Zykera Jenkins, portraying Public Servant of the Year Bronwyn Mayden, MSW, executive director of Promise Heights, says, “I want to help children like us when I grow up.”
Markia Eubanks — playing Teacher of the Year Louise S. Jenkins, PhD, RN, FAHA, ANEF — says, “I want to be a nurse and a teacher.”
And Ayishat Yussef baffles the youngsters by saying “I want to be a medical researcher and help shape state and federal policy surrounding prescription drug abuse,” as Researcher of the Year Linda Simoni-Wastila, BSPharm, MSPH, PhD, has done.
The video closes with young “Jay” saying, “I’m going to the 2016 Founders Week Gala!”
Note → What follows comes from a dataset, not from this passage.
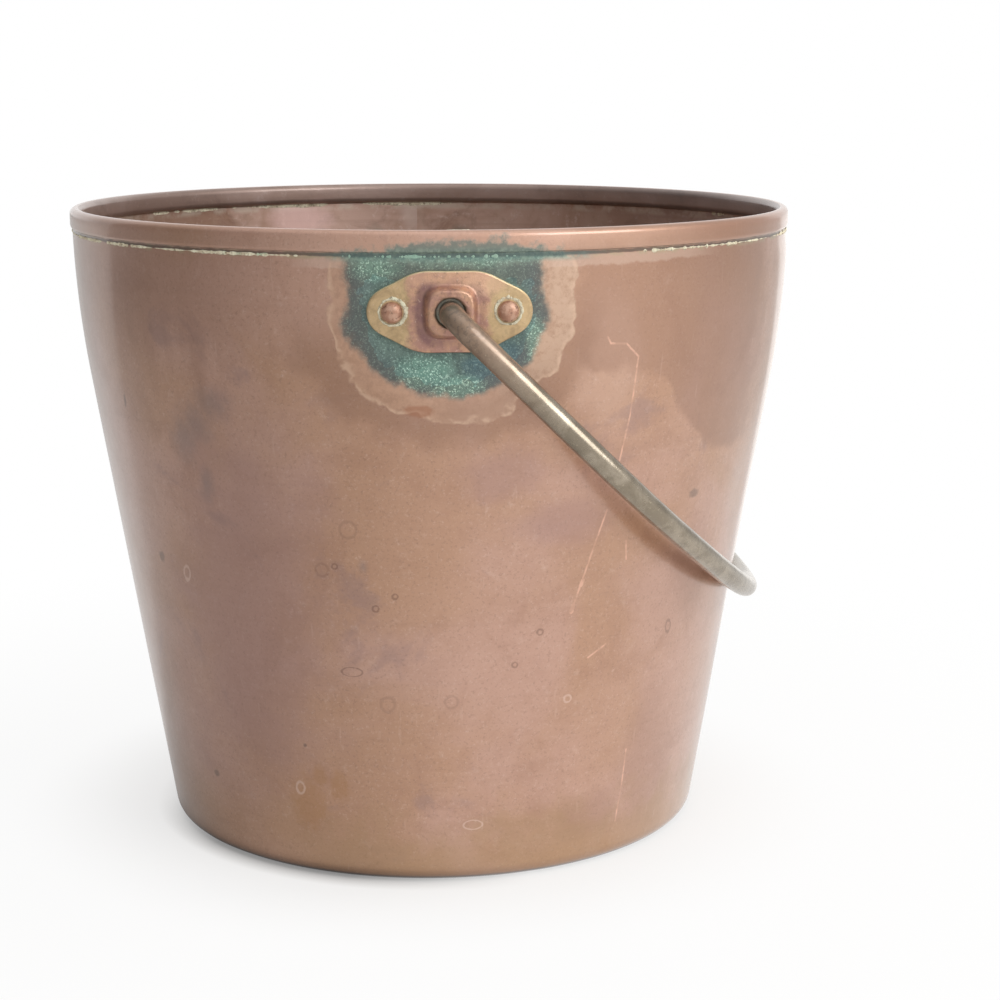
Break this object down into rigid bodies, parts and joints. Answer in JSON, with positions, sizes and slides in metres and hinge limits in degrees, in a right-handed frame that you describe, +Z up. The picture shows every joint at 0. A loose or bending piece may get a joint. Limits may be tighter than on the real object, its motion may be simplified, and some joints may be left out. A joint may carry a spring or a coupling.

Then the “real” Jay Perman was joined onstage by the young man who portrayed him, Shakeer Franklin. “I think Shakeer might be here to take my job," joked Perman, a pediatric gastroenterologist whose affection for children has only grown since becoming UMB president in 2010.
The video participants were among the special guests at the Gala from programs UMB has developed to strengthen families and neighborhoods in West Baltimore and boost student achievement.
The UMB CURE Scholars Program, for instance, begins preparing middle school students for rewarding jobs in health care. Already, the scholars say they’re more enthusiastic about school, more hopeful for the future. Now in its second year, the CURE program serves 65 city students and engages 170-plus mentors in the scholars’ academic and personal development.
Led by the School of Social Work at UMB, Promise Heights is another UMB outreach program at work in several neighborhood schools near the University. It is convening dozens of community partners to provide a comprehensive continuum of services — cradle to career — that enables families to thrive and students to succeed. Some friends from Promise Heights were on hand to salute Mayden, assistant dean at the School of Social Work, who grew up in the very Upton/Druid Heights neighborhood she is now working to strengthen.
The Community Engagement Center that UMB opened a year ago also has made a big impact, providing health screenings and wellness courses, advising neighbors on legal and financial matters, preparing residents for stable, good-paying jobs, and much more. Perman couldn’t be prouder.
“I can't emphasize enough that impact doesn't happen overnight. It is slow, challenging, sometimes agonizing work," Perman said. "But long before we have deep and reliable data on health indicators, or test scores, or jobs, or incomes, we have this: In less than a year, 1,700 neighbors have visited the Community Engagement Center. Another 500 faculty, staff, and students have served at the center. That means 2,200 people are reaching out to each other -- across everything that divides us. And that's a start.”
In addition to Mayden, Entrepreneur of the Year Regine of the School of Medicine was saluted for his 10 years of effort that resulted in the opening of the Maryland Proton Treatment Center, the first of its kind in the Baltimore-Washington region. Researcher of the Year Simoni-Wastila of the School of Pharmacy was praised for carving out a niche in the rapidly expanding area of health policy research, her work focusing on drug abuse and mental health in vulnerable populations. And Teacher of the Year Jenkins was lauded for 20 years of service at the School of Nursing, rising as a pioneer in the application of technology.
Ultimately, the black-tie Gala is about thanking generous donors and fostering future support. Thomas J. Sullivan, CFRE, MS, UMB’s new chief development officer and vice president, was introduced. Meshelle, the Indie-Mom of Comedy, brought the CURE scholars onstage and urged the audience members to open their hearts and wallets to support them before closing the Gala program with her stand-up comedy act.
Perman was effusive in his praise of those at the Gala, pointing out that programs like CURE Scholars and Promise Heights, and UMB’s Community Engagement Center, wouldn’t exist without donations.
“Words can’t adequately express my thanks,” he said.